Ending the Incessant Elevator Speech

This weekend was my 10th year reunion from college (yes I’m young-that’s okay). As my husband and I met at college we both headed up to Bennington College this weekend to be wowed by beautiful foliage, amazingly brilliant people (including the remarkable new president who has a 2 week old baby), tasty local food, good conversation and lots of future envisionings.

College reunions even at Bennington are a bit of a nightmare for me. After ten years of personal turmoil and struggle I am quite proud of the quick elevator speech I can give about my work and our life, but it still exhausts me to give it. Being an introvert my elevator speech is shorter than most. Certainly shorter than my husband whom I frequently interrupt in mid ramble.

I get bored with my elevator speech because it isn’t me. I’m not a yoga teacher and an acupuncturist. I’m an embodyoga teacher who is obsessed with organs, especially the kidneys, heart and everything related to reproduction. I speak in the systems of the body: a language that my students and patients greatly appreciate, but most people don’t understand. I’m not just an acupuncturist; I’m a crazy-obsessed herbalist who occasionally uses needles but only the tiny ones and always gently. I’m body-obsessed, wellness-obsessed and healing-obsessed.

For instance while listening to this new Bennington College president give her welcome speech and end by asking for questions from the community I wanted to raise my hand and ask her if she needed a glass of water and would she like to share her birth story and her views on life with this little one by her side, maybe how breastfeeding is the second time around.

So while I love to come back to this place and get pumped up. It also leaves me feeling kind of desperate for the simplicity of a deep conversation. Something that is much more easy for my persona. Something that was much more familiar when I was actually a student here.

The impersonal not only bores me, it really does exhausts me. I want to get at the juicy stuff. My ten years away from Bennington have been filled with juice. The ups and downs and swirls are fabulous now that life has quieted down enough to offer some perspective. Even the quiet life running Window of Heaven Acupuncture & Yoga is juicy. Helping couples physically and mentally prepare for labor, treating chronic pain or watching the dark cloak of anxiety or depression begin to fade; that is juicy stuff. I love it. I’ve got the best job in the world.

So how do I maneuver this. How do I enter into the world of cocktail hours and reunions and avoid the small talk. In my line of work I almost always know an intimate secret before I know a name. That doesn’t happen in the greater world, but I think it should.

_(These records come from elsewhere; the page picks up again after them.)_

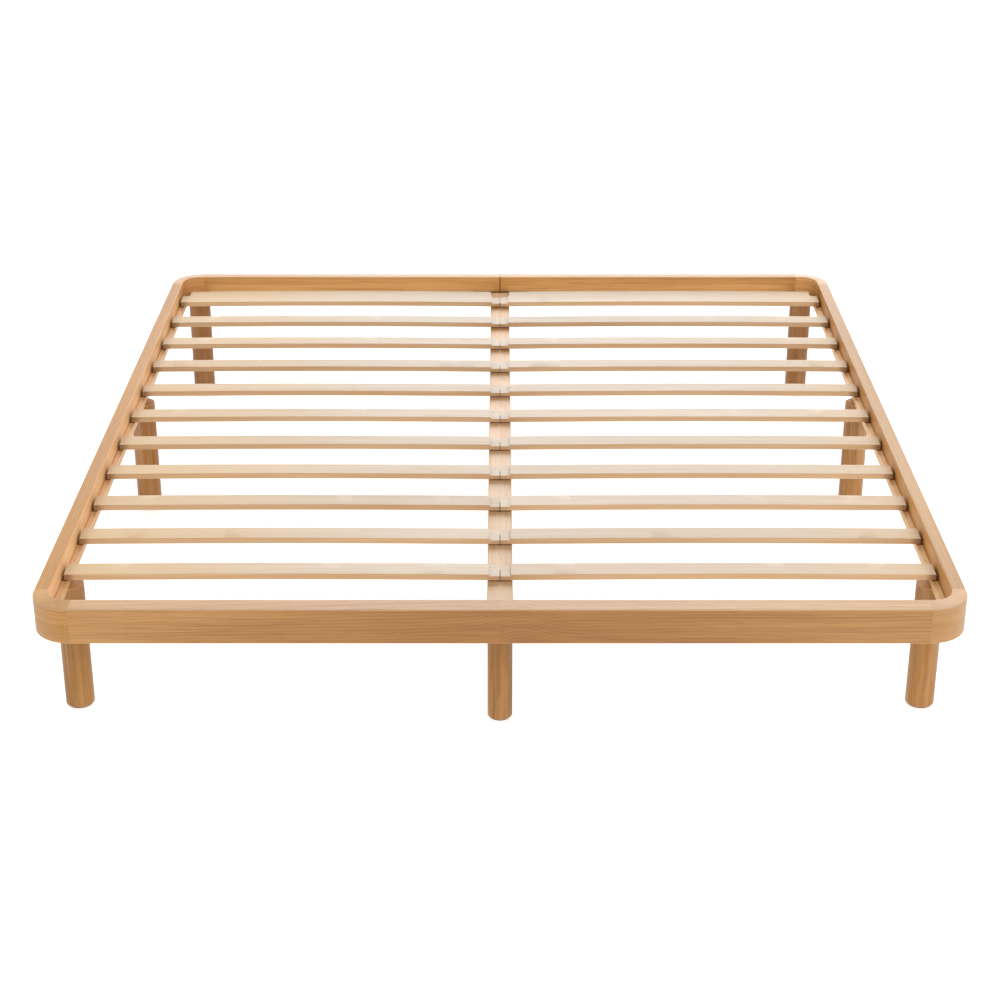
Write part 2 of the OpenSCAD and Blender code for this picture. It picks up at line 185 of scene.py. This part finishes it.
class Board:
    """One board: which wood, which way its grain runs, and where it was cut from the log."""

    def __init__(self, wood, axis, number, tone=1.0, top=None, right=None, shade=None, ior=None,
                 pith=(0.03, 0.09), tilt=0.014, swirl=None, joint_shade_places=None):
        self.wood = wood
        self.axis = axis      # direction of the grain, or "round" when it follows a bend
        self.number = number  # makes every board different
        # lighter or darker than its kind, as one number or for red, green and blue
        self.tone = tone if isinstance(tone, tuple) else (tone, tone, tone)
        self.top = top        # painted light and shade: a further tone for faces that look up
        self.right = right    # painted light and shade: a further tone for faces that look to the right
        self.shade = shade    # places along the grain and the tones there, instead of the one tone
        self.pith = pith      # distance of the log's heart across the grain
        self.tilt = tilt      # slope of the rings against the board's axis
        self.swirl = swirl    # place along the grain, reach and height of a bulge of the rings
        self.joint_shade_places = joint_shade_places    # painted shade on the top under the slats' middle joints: the first one's place, their gap and length
        self.ior = ior or wood.ior


def grain_coords(tree, board):
    """Object coordinates with X along the grain, and the same moved for each board."""
    coords = add_node(tree, "ShaderNodeTexCoord").outputs["Object"]
    turned = add_node(tree, "ShaderNodeMapping",
                      {"Vector": coords, "Rotation": AXIS_TURN[board.axis]}).outputs[0]
    n = board.number
    moved = vector_maths(tree, "ADD", turned, (n * 3.7, n * 0.113 % 1.0, n * 0.271 % 1.0))
    return coords, turned, moved


def stretched(tree, board, vector, along, across):
    """The vector scaled so that a noise read there runs along the grain."""
    sideways = along if board.axis == "round" else across
    return vector_maths(tree, "MULTIPLY", vector, (along, sideways, across))


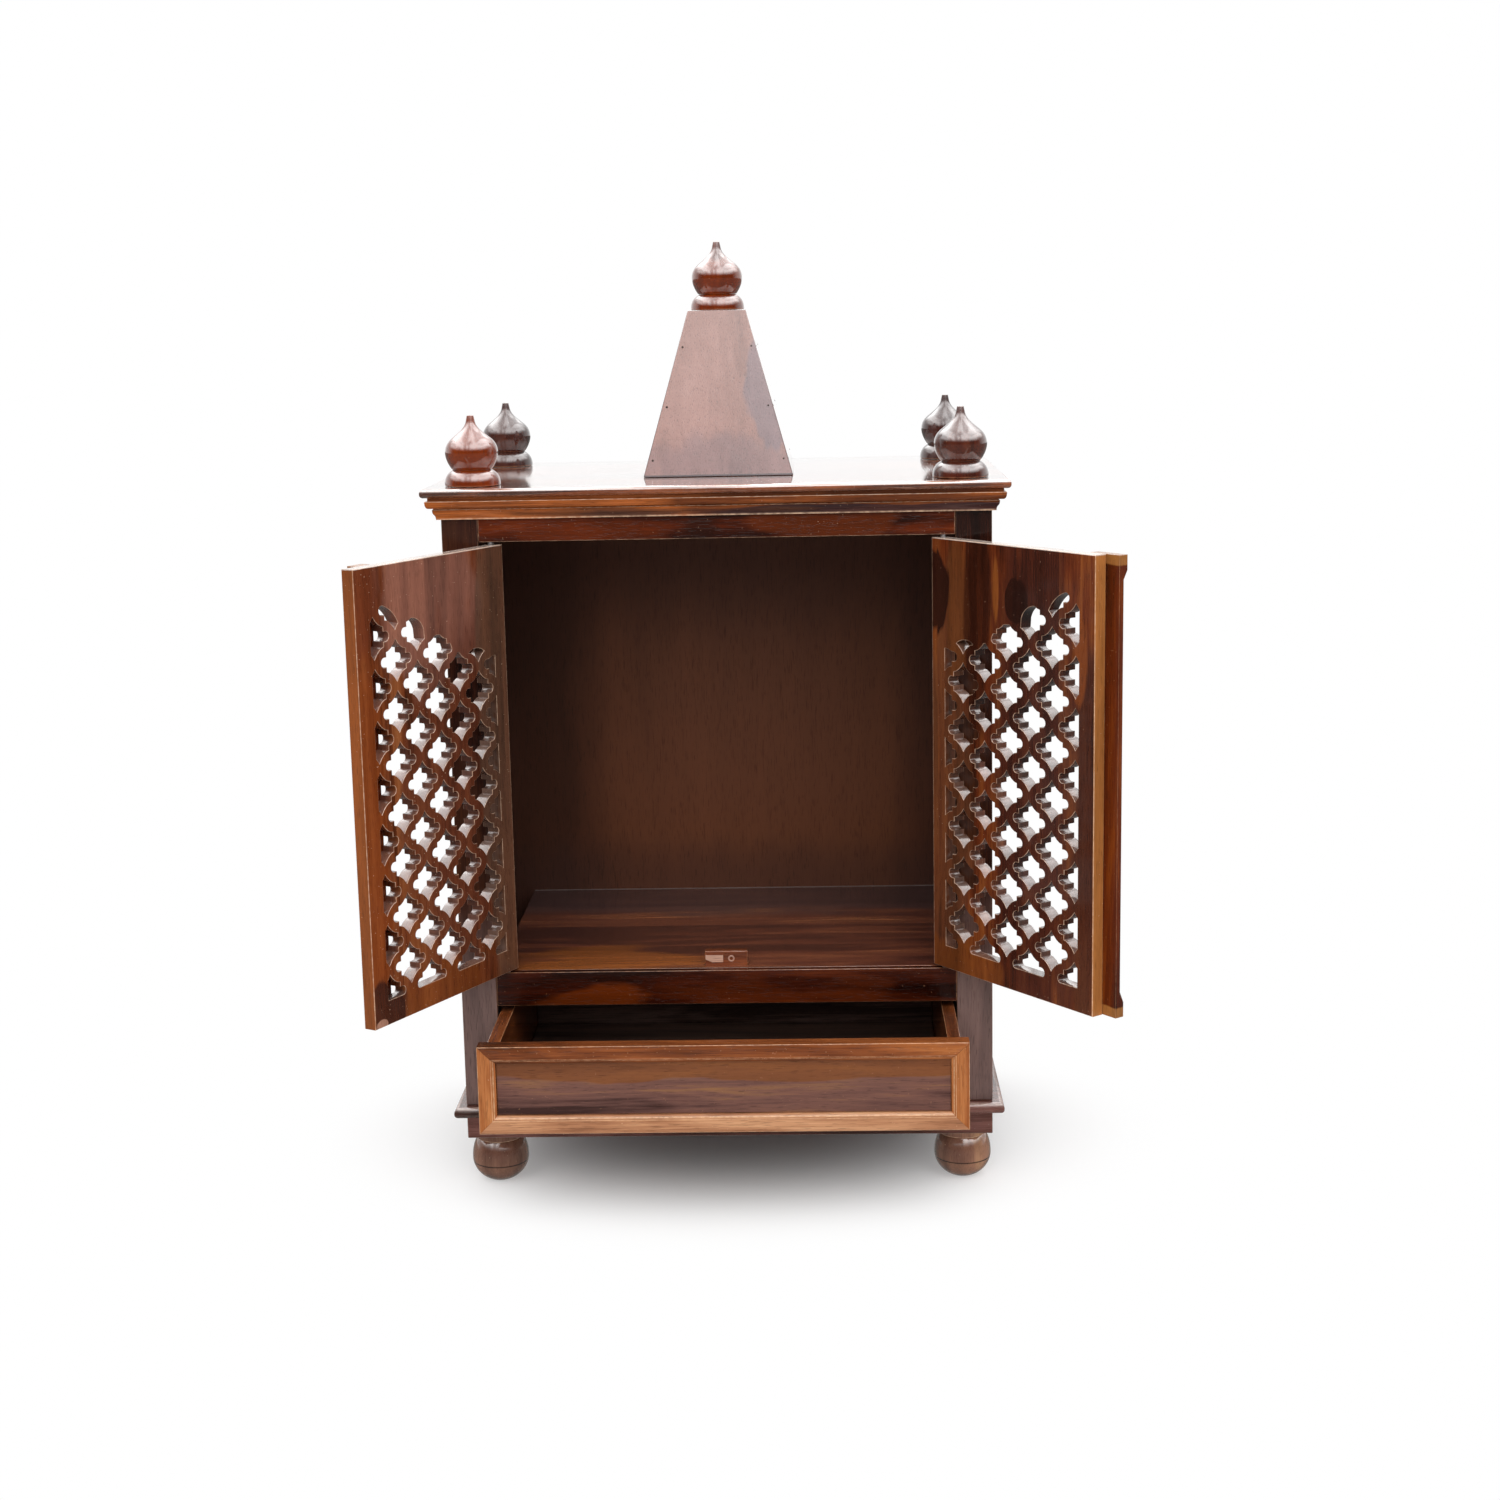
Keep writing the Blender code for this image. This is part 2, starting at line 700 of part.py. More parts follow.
def leaf_mesh(side):
    """Return a plain door leaf about its pins, with its hinge edge rounded."""
    hinge_x = side * PIVOT_FROM_EDGE
    edges = sorted((hinge_x, hinge_x - side * DOOR_WIDTH))
    mesh_builder = box_mesh(
        (edges[0], DOOR_FRONT, DOOR_Z), (edges[1], DOOR_BACK, DOOR_Z + DOOR_HEIGHT)
    )
    arrises = []
    for edge in mesh_builder.edges:
        first, second = (vert.co for vert in edge.verts)
        upright = abs(first.z - second.z) > DOOR_HEIGHT / 2
        if upright and abs(first.x - hinge_x) < GAP:
            arrises.append(edge)
    bmesh.ops.bevel(
        mesh_builder,
        geom=arrises,
        offset=DOOR_ROUND,
        segments=NOSING_SEGMENTS,
        profile=0.5,
        affect="EDGES",
    )
    return mesh_builder


def holes_mesh(side):
    """Return all the openings of a door as prisms, before they are cut to the field."""
    mesh_builder = bmesh.new()
    pitch = (DOOR_WIDTH - 2 * FIELD_MARGIN) / HOLES_ACROSS
    first = FIELD_MARGIN - PATTERN_SHIFT
    outline = hole_outline()
    for column in range(2 * HOLES_ACROSS + 1):
        x = side * (PIVOT_FROM_EDGE - first - column * pitch / 2)
        start = DOOR_Z + FIRST_ROW + (column % 2) * PITCH_HEIGHT / 2
        for row in range(HOLE_ROWS):
            z = start + row * PITCH_HEIGHT
            shape = [(x + dx, z + dz) for dx, dz in outline]
            prism(mesh_builder, shape, DOOR_FRONT - 2 * CUT_MARGIN, DOOR_BACK + 2 * CUT_MARGIN)
    return mesh_builder


def make_jali(side, name, axis):
    """Make a pierced door leaf in its closed place about its pins."""
    leaf = add_object(f"door_{name}_panel", leaf_mesh(side), WOODS["red_wood"], axis)
    field = bmesh.new()
    prism(field, field_outline(side), DOOR_FRONT - CUT_MARGIN, DOOR_BACK + CUT_MARGIN)
    field_cutter = add_cutter(f"door_{name}_field", field)
    hole_cutter = add_cutter(f"door_{name}_holes", holes_mesh(side))
    for cutter in (field_cutter, hole_cutter):
        cutter.parent = axis
    cut_with(hole_cutter, field_cutter, "INTERSECT")
    cut_with(leaf, hole_cutter)


def add_strip(name, x0, x1, axis):
    """Add an upright strip on a door's front with square end blocks and chamfered edges."""
    low, high = DOOR_Z, DOOR_Z + DOOR_HEIGHT
    full, arris = STRIP_THICK, STRIP_ARRIS
    chamfer = full - STRIP_EDGE
    stations = (
        (low, arris),
        (low + STRIP_BLOCK, arris),
        (low + STRIP_BLOCK + STRIP_STOP, chamfer),
        (high - STRIP_BLOCK - STRIP_STOP, chamfer),
        (high - STRIP_BLOCK, arris),
        (high, arris),
    )
    y = DOOR_FRONT - GAP
    mesh_builder = bmesh.new()
    rings = []
    for z, cut in stations:
        outline = (
            (x0, y),
            (x1, y),
            (x1, y - full + cut),
            (x1 - cut, y - full),
            (x0 + cut, y - full),
            (x0, y - full + cut),
        )
        rings.append([mesh_builder.verts.new((px, py, z)) for px, py in outline])
    bridge_rings(mesh_builder, rings)
    return add_object(name, mesh_builder, WOODS["warm_wood"], axis)


def add_pins(name, axis):
    """Add the two pins that a door turns on."""
    top = DOOR_Z + DOOR_HEIGHT + GAP
    reach = DOOR_GAP + PIN_DEPTH - GAP
    bottom = DOOR_Z - GAP
    add_object(f"door_{name}_pin_top", pin_mesh(PIN_RADIUS, top, top + reach), STEEL, axis)
    add_object(f"door_{name}_pin_bottom", pin_mesh(PIN_RADIUS, bottom - reach, bottom), STEEL, axis)


def make_doors():
    """Make both doors about their pins, standing open."""
    left = add_axis("door_left_axis", (-PIVOT_X, PIVOT_Y, 0.0), -LEFT_DOOR_OPEN)
    right = add_axis("door_right_axis", (PIVOT_X, PIVOT_Y, 0.0), RIGHT_DOOR_OPEN)
    make_jali(-1, "left", left)
    make_jali(1, "right", right)
    add_pins("left", left)
    add_pins("right", right)
    free = DOOR_WIDTH - PIVOT_FROM_EDGE
    edge = free - BATTEN_SETBACK
    add_strip("door_left_batten", edge - BATTEN_WIDTH, edge, left)
    outer = -free - ASTRAGAL_OVERHANG
    add_strip("door_right_astragal", outer, outer + ASTRAGAL_WIDTH, right)


def make_drawer():
    """Make the drawer, pulled out."""
    axis = add_axis("drawer_axis", (0.0, FRONT_Y - DRAWER_TRAVEL, DRAWER_Z + RUNNER_GAP))
    make_drawer_face(axis)
    inside = WOODS["inside_wood"]
    half = HALF_OPENING - DRAWER_SIDE_GAP
    inner = half - DRAWER_SIDE_THICK
    side_height = DRAWER_FACE_HEIGHT - DRAWER_SIDE_DROP
    start = GAP
    for side, name in ((-1, "left"), (1, "right")):
        xs = sorted((side * half, side * inner))
        add_board(
            f"drawer_side_{name}",
            (xs[0], start, 0.0),
            (xs[1], DRAWER_LENGTH, side_height),
            WOODS["warm_wood"],
            axis,
        )
    width = inner - GAP
    back = DRAWER_LENGTH - DRAWER_SIDE_THICK
    add_board(
        "drawer_back", (-width, back, 0.0), (width, DRAWER_LENGTH, side_height), inside, axis
    )
    floor = DRAWER_BOTTOM_RISE
    add_board(
        "drawer_bottom",
        (-width, start, floor),
        (width, back - GAP, floor + DRAWER_BOTTOM_THICK),
        inside,
        axis,
    )


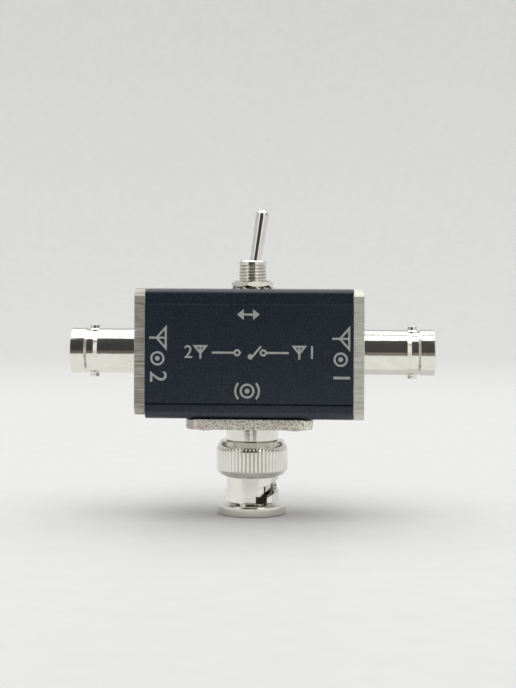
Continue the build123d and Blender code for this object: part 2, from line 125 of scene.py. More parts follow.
def turned(section, around=128, closed=True):
    """Solid turned about Z from the (radius, height) points of its section."""
    bm = bmesh.new()
    rings = []
    for radius, height in section:
        count = around if radius else 1
        turns = [2 * math.pi * i / around for i in range(count)]
        rings.append([bm.verts.new((radius * math.cos(a), radius * math.sin(a), height))
                      for a in turns])
    following = rings[1:] + rings[:1] if closed else rings[1:]
    for lower, upper in zip(rings, following):
        if len(lower) == 1 and len(upper) == 1:
            continue
        for i in range(around):
            a, b, c, d = (side[k % len(side)] for side, k in
                          ((lower, i), (lower, i + 1), (upper, i + 1), (upper, i)))
            bm.faces.new(dict.fromkeys((a, b, c, d)))
    return shaped(closed_mesh(bm))


def settled(shape):
    """Put the result of a shape's modifiers in place of its mesh."""
    depsgraph = bpy.context.evaluated_depsgraph_get()
    mesh = bpy.data.meshes.new_from_object(shape.evaluated_get(depsgraph))
    shape.modifiers.clear()
    shape.data = mesh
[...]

Truth be told I’m writing this from a little nook in the college library I’ve always loved and dreading entering back out into the world for lunch and a full afternoon.  So because I have you, dear reader, to hold me accountable, I’m going to head out into the world and try my best to start conversations, engage people. I’m going to try to talk more about myself, share my passions and my experience and avoid the silliness of social fluffing.

What don’t you talk about? Who do you not talk about it with? What questions do you not ask because they are too personal? Would you enjoy having that question posed to you? My guess is probably. All my life I’ve been known for asking provocative, intimate questions. Maybe it is the writer in me, or maybe it is the healer in me. Either way I’ve found that very few people object to answering them. In fact, most people love it.

From a medical perspective secrets are dangerous when locked in the body. But I think it is more than that. We, as humans, do love to be known.